## Supplied records
____________________

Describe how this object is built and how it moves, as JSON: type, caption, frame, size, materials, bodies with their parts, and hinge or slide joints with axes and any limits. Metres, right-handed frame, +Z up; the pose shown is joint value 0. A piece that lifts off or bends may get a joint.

____________________

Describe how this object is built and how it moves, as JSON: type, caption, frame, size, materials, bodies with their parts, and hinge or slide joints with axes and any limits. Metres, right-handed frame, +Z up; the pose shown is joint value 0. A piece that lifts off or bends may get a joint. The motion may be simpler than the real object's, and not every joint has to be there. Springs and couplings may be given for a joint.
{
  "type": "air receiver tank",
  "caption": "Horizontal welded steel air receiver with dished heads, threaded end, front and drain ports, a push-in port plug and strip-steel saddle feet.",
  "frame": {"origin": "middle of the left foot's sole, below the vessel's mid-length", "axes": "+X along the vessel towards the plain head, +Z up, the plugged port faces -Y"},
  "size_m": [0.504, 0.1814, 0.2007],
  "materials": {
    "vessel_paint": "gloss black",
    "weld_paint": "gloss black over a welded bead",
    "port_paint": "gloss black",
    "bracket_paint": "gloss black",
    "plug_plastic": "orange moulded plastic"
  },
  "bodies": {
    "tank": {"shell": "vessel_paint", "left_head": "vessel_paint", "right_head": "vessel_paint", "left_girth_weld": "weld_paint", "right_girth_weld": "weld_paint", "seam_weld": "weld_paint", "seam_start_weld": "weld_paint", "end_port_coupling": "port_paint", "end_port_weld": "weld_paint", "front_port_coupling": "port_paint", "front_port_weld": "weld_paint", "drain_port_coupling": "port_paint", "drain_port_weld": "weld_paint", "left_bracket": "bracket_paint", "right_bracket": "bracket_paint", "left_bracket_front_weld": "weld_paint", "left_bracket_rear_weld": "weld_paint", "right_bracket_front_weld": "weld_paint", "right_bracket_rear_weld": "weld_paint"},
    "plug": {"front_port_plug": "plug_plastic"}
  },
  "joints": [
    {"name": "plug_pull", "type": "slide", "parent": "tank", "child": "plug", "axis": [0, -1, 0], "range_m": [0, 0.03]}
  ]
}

____________________

## Exercise brief
Note how many lines in the material hold the word "type", and give that number with nothing added.

## Answer to this problem
4